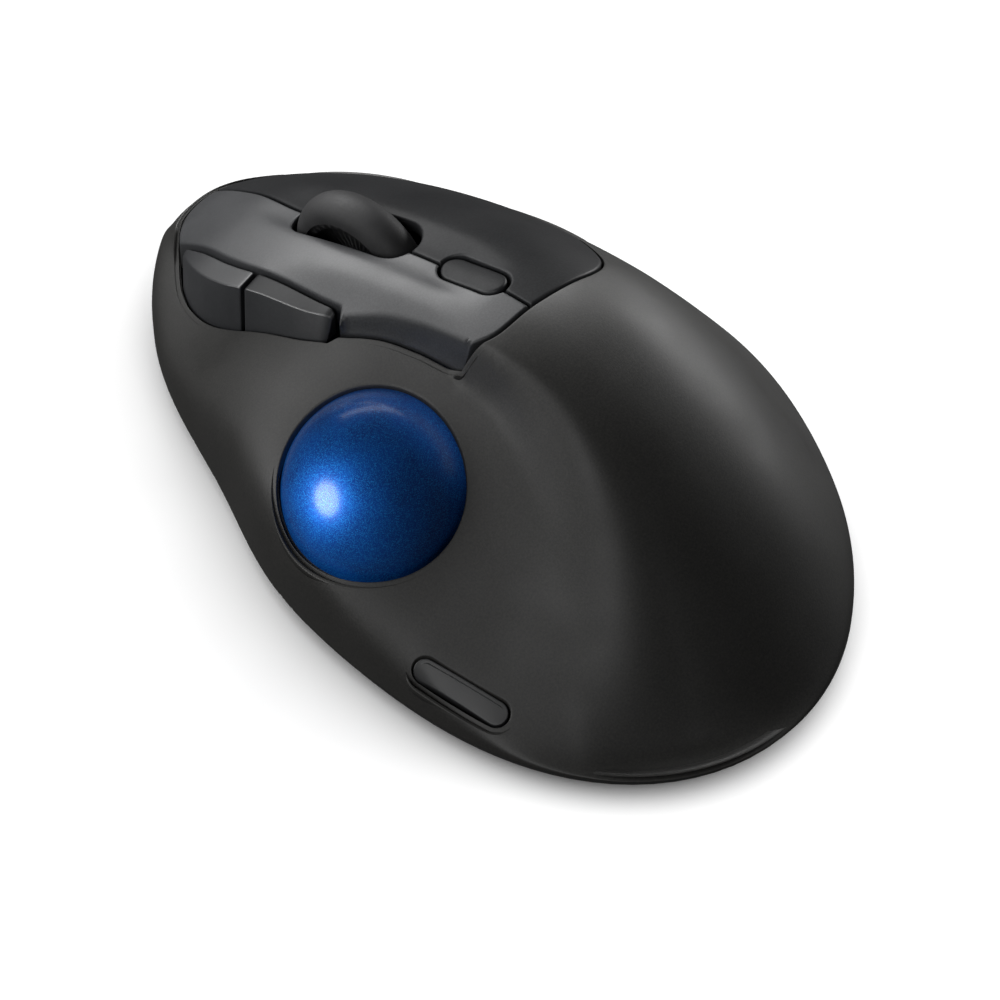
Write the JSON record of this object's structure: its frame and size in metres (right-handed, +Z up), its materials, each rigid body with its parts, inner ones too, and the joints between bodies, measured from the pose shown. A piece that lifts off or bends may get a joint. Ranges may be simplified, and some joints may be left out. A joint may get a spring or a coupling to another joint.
{
  "type": "trackball mouse",
  "caption": "Wireless thumb trackball mouse with a tilted palm hump, blue ball in an open socket, scroll wheel, click plates, side caps and a mode button.",
  "frame": {"origin": "centre of the plan box, on the desk plane under the feet", "axes": "+Y towards the click buttons and the nose, +X the finger side, -X the thumb side with the ball, +Z up"},
  "size_m": [0.0966, 0.1516, 0.051],
  "materials": {
    "case_plastic": "fine-textured charcoal black, satin",
    "button_plastic": "fine-textured charcoal black, slightly smoother than the case",
    "cap_plastic": "smooth black, semi-gloss",
    "ball_resin": "deep blue with fine metal flake under a clear gloss coat",
    "tyre_rubber": "soft matte black rubber",
    "foot_rubber": "matte black non-slip rubber",
    "inner_plastic": "moulded dark grey, matte",
    "bearing_ceramic": "polished white ceramic",
    "board": "green solder mask, satin",
    "switch_plastic": "moulded black, satin",
    "steel": "plain bright steel",
    "clear_plastic": "clear moulded plastic",
    "window_plastic": "smoked black, smooth",
    "cell_jacket": null
  },
  "bodies": {
    "housing": {"aa_cell": "cell_jacket", "back_switch": "switch_plastic", "ball_socket": "inner_plastic", "base_plate": "case_plastic", "battery_tray": "inner_plastic", "bearing_bead_1": "bearing_ceramic", "bearing_bead_2": "bearing_ceramic", "bearing_bead_3": "bearing_ceramic", "board_link": "switch_plastic", "board_screw_1": "steel", "board_screw_2": "steel", "button_board": "board", "button_deck": "inner_plastic", "case_screw_1": "steel", "case_screw_2": "steel", "case_screw_3": "steel", "case_screw_4": "steel", "foot_1": "foot_rubber", "foot_2": "foot_rubber", "foot_3": "foot_rubber", "foot_4": "foot_rubber", "foot_5": "foot_rubber", "forward_switch": "switch_plastic", "frame_bracket": "inner_plastic", "indicator_board": "board", "indicator_window": "window_plastic", "left_switch": "switch_plastic", "light_guide": "clear_plastic", "main_board": "board", "mode_switch": "switch_plastic", "optical_sensor": "switch_plastic", "pairing_switch": "switch_plastic", "plate_contact": "steel", "power_switch": "switch_plastic", "right_switch": "switch_plastic", "sensor_board": "board", "sensor_lens": "clear_plastic", "side_board": "board", "spring_contact": "steel", "top_case": "case_plastic", "usb_receiver": "switch_plastic", "wheel_switch": "switch_plastic"},
    "ball": {"trackball": "ball_resin"},
    "click_cradle": {"click_frame": "inner_plastic", "wheel_encoder": "switch_plastic"},
    "wheel": {"wheel_hub": "inner_plastic", "wheel_tyre": "tyre_rubber", "wheel_axle": "steel"},
    "left_key": {"left_button": "button_plastic"},
    "right_key": {"right_button": "button_plastic"},
    "forward_key": {"forward_button": "cap_plastic"},
    "back_key": {"back_button": "cap_plastic"},
    "mode_key": {"mode_button": "button_plastic"},
    "power_knob": {"power_slider": "tyre_rubber"},
    "pairing_key": {"pairing_button": "tyre_rubber"},
    "door": {"battery_door": "case_plastic"}
  },
  "joints": [
    {"name": "ball_spin", "type": "hinge", "parent": "housing", "child": "ball", "pos_m": [-0.02746, -0.00267, 0.0224], "axis": [1, 0, 0], "continuous": true},
    {"name": "wheel_click", "type": "hinge", "parent": "housing", "child": "click_cradle", "pos_m": [0.00017, 0.00914, 0.022], "axis": [1, 0, 0], "range_deg": [-1.5, 0], "stiffness_Nm_per_rad": 0.5, "springref_deg": 0.57},
    {"name": "wheel_spin", "type": "hinge", "parent": "click_cradle", "child": "wheel", "pos_m": [0.00017, 0.02554, 0.0349], "axis": [1, 0, 0], "continuous": true},
    {"name": "left_click", "type": "hinge", "parent": "housing", "child": "left_key", "pos_m": [-0.004, -0.00887, 0.04664], "axis": [1, 0, 0], "range_deg": [-0.6, 0], "stiffness_Nm_per_rad": 3, "springref_deg": 0.17},
    {"name": "right_click", "type": "hinge", "parent": "housing", "child": "right_key", "pos_m": [0.012, -0.00887, 0.04664], "axis": [1, 0, 0], "range_deg": [-0.6, 0], "stiffness_Nm_per_rad": 3, "springref_deg": 0.17},
    {"name": "forward_press", "type": "slide", "parent": "housing", "child": "forward_key", "axis": [0.8, 0, -0.6], "range_m": [0, 0.0005], "stiffness_N_per_m": 800, "springref_m": -0.0002},
    {"name": "back_press", "type": "slide", "parent": "housing", "child": "back_key", "axis": [0.8, 0, -0.6], "range_m": [0, 0.0005], "stiffness_N_per_m": 800, "springref_m": -0.0002},
    {"name": "mode_press", "type": "slide", "parent": "housing", "child": "mode_key", "axis": [0, 0, -1], "range_m": [0, 0.0005], "stiffness_N_per_m": 800, "springref_m": -0.0002},
    {"name": "power_slide", "type": "slide", "parent": "housing", "child": "power_knob", "axis": [1, 0, 0], "range_m": [-0.004, 0]},
    {"name": "pairing_press", "type": "slide", "parent": "housing", "child": "pairing_key", "axis": [0, 0, 1], "range_m": [0, 0.0005], "stiffness_N_per_m": 600, "springref_m": -0.0002},
    {"name": "door_pull", "type": "slide", "parent": "housing", "child": "door", "axis": [0, 0, -1], "range_m": [0, 0.012]}
  ]
}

------------------------------

- _REQUIRED TASK_: Write the listing out again, exactly as shown above.

- _OUTPUT OF THE EXERCISE_:
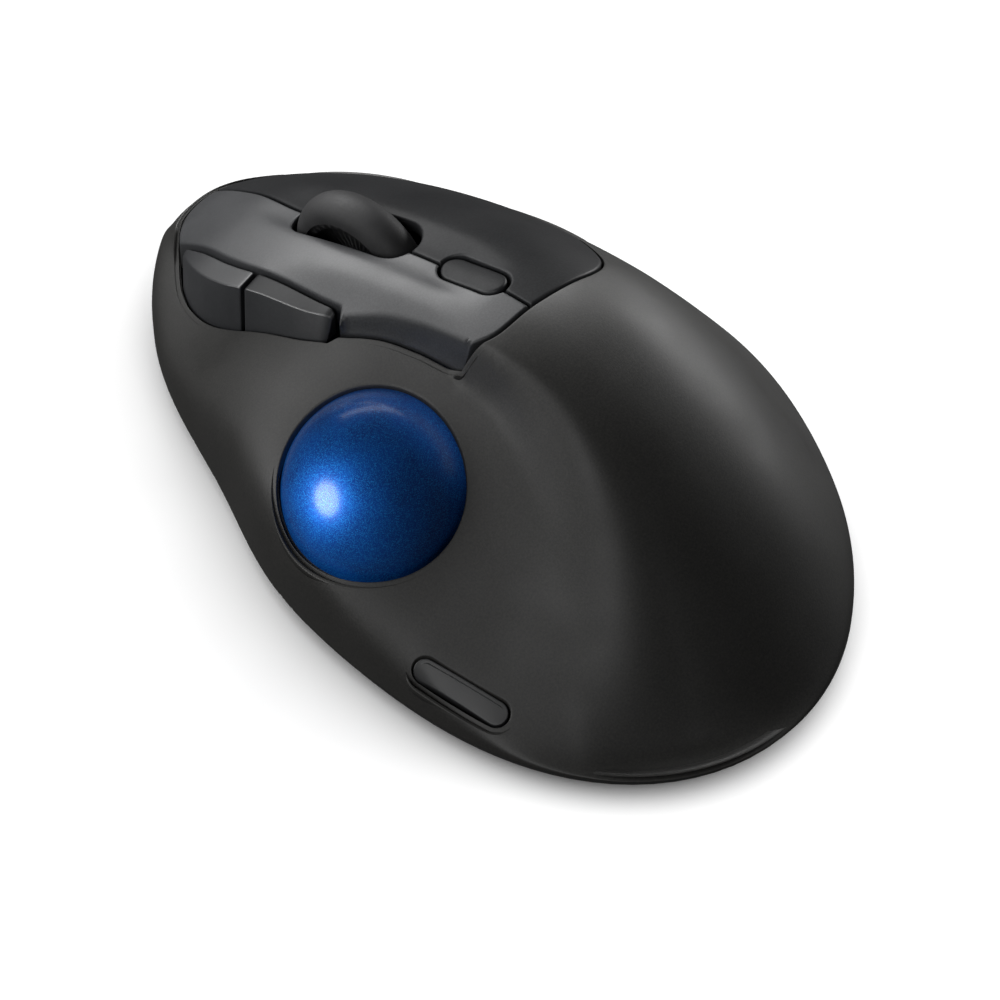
Write the JSON record of this object's structure: its frame and size in metres (right-handed, +Z up), its materials, each rigid body with its parts, inner ones too, and the joints between bodies, measured from the pose shown. A piece that lifts off or bends may get a joint. Ranges may be simplified, and some joints may be left out. A joint may get a spring or a coupling to another joint.
{
  "type": "trackball mouse",
  "caption": "Wireless thumb trackball mouse with a tilted palm hump, blue ball in an open socket, scroll wheel, click plates, side caps and a mode button.",
  "frame": {"origin": "centre of the plan box, on the desk plane under the feet", "axes": "+Y towards the click buttons and the nose, +X the finger side, -X the thumb side with the ball, +Z up"},
  "size_m": [0.0966, 0.1516, 0.051],
  "materials": {
    "case_plastic": "fine-textured charcoal black, satin",
    "button_plastic": "fine-textured charcoal black, slightly smoother than the case",
    "cap_plastic": "smooth black, semi-gloss",
    "ball_resin": "deep blue with fine metal flake under a clear gloss coat",
    "tyre_rubber": "soft matte black rubber",
    "foot_rubber": "matte black non-slip rubber",
    "inner_plastic": "moulded dark grey, matte",
    "bearing_ceramic": "polished white ceramic",
    "board": "green solder mask, satin",
    "switch_plastic": "moulded black, satin",
    "steel": "plain bright steel",
    "clear_plastic": "clear moulded plastic",
    "window_plastic": "smoked black, smooth",
    "cell_jacket": null
  },
  "bodies": {
    "housing": {"aa_cell": "cell_jacket", "back_switch": "switch_plastic", "ball_socket": "inner_plastic", "base_plate": "case_plastic", "battery_tray": "inner_plastic", "bearing_bead_1": "bearing_ceramic", "bearing_bead_2": "bearing_ceramic", "bearing_bead_3": "bearing_ceramic", "board_link": "switch_plastic", "board_screw_1": "steel", "board_screw_2": "steel", "button_board": "board", "button_deck": "inner_plastic", "case_screw_1": "steel", "case_screw_2": "steel", "case_screw_3": "steel", "case_screw_4": "steel", "foot_1": "foot_rubber", "foot_2": "foot_rubber", "foot_3": "foot_rubber", "foot_4": "foot_rubber", "foot_5": "foot_rubber", "forward_switch": "switch_plastic", "frame_bracket": "inner_plastic", "indicator_board": "board", "indicator_window": "window_plastic", "left_switch": "switch_plastic", "light_guide": "clear_plastic", "main_board": "board", "mode_switch": "switch_plastic", "optical_sensor": "switch_plastic", "pairing_switch": "switch_plastic", "plate_contact": "steel", "power_switch": "switch_plastic", "right_switch": "switch_plastic", "sensor_board": "board", "sensor_lens": "clear_plastic", "side_board": "board", "spring_contact": "steel", "top_case": "case_plastic", "usb_receiver": "switch_plastic", "wheel_switch": "switch_plastic"},
    "ball": {"trackball": "ball_resin"},
    "click_cradle": {"click_frame": "inner_plastic", "wheel_encoder": "switch_plastic"},
    "wheel": {"wheel_hub": "inner_plastic", "wheel_tyre": "tyre_rubber", "wheel_axle": "steel"},
    "left_key": {"left_button": "button_plastic"},
    "right_key": {"right_button": "button_plastic"},
    "forward_key": {"forward_button": "cap_plastic"},
    "back_key": {"back_button": "cap_plastic"},
    "mode_key": {"mode_button": "button_plastic"},
    "power_knob": {"power_slider": "tyre_rubber"},
    "pairing_key": {"pairing_button": "tyre_rubber"},
    "door": {"battery_door": "case_plastic"}
  },
  "joints": [
    {"name": "ball_spin", "type": "hinge", "parent": "housing", "child": "ball", "pos_m": [-0.02746, -0.00267, 0.0224], "axis": [1, 0, 0], "continuous": true},
    {"name": "wheel_click", "type": "hinge", "parent": "housing", "child": "click_cradle", "pos_m": [0.00017, 0.00914, 0.022], "axis": [1, 0, 0], "range_deg": [-1.5, 0], "stiffness_Nm_per_rad": 0.5, "springref_deg": 0.57},
    {"name": "wheel_spin", "type": "hinge", "parent": "click_cradle", "child": "wheel", "pos_m": [0.00017, 0.02554, 0.0349], "axis": [1, 0, 0], "continuous": true},
    {"name": "left_click", "type": "hinge", "parent": "housing", "child": "left_key", "pos_m": [-0.004, -0.00887, 0.04664], "axis": [1, 0, 0], "range_deg": [-0.6, 0], "stiffness_Nm_per_rad": 3, "springref_deg": 0.17},
    {"name": "right_click", "type": "hinge", "parent": "housing", "child": "right_key", "pos_m": [0.012, -0.00887, 0.04664], "axis": [1, 0, 0], "range_deg": [-0.6, 0], "stiffness_Nm_per_rad": 3, "springref_deg": 0.17},
    {"name": "forward_press", "type": "slide", "parent": "housing", "child": "forward_key", "axis": [0.8, 0, -0.6], "range_m": [0, 0.0005], "stiffness_N_per_m": 800, "springref_m": -0.0002},
    {"name": "back_press", "type": "slide", "parent": "housing", "child": "back_key", "axis": [0.8, 0, -0.6], "range_m": [0, 0.0005], "stiffness_N_per_m": 800, "springref_m": -0.0002},
    {"name": "mode_press", "type": "slide", "parent": "housing", "child": "mode_key", "axis": [0, 0, -1], "range_m": [0, 0.0005], "stiffness_N_per_m": 800, "springref_m": -0.0002},
    {"name": "power_slide", "type": "slide", "parent": "housing", "child": "power_knob", "axis": [1, 0, 0], "range_m": [-0.004, 0]},
    {"name": "pairing_press", "type": "slide", "parent": "housing", "child": "pairing_key", "axis": [0, 0, 1], "range_m": [0, 0.0005], "stiffness_N_per_m": 600, "springref_m": -0.0002},
    {"name": "door_pull", "type": "slide", "parent": "housing", "child": "door", "axis": [0, 0, -1], "range_m": [0, 0.012]}
  ]
}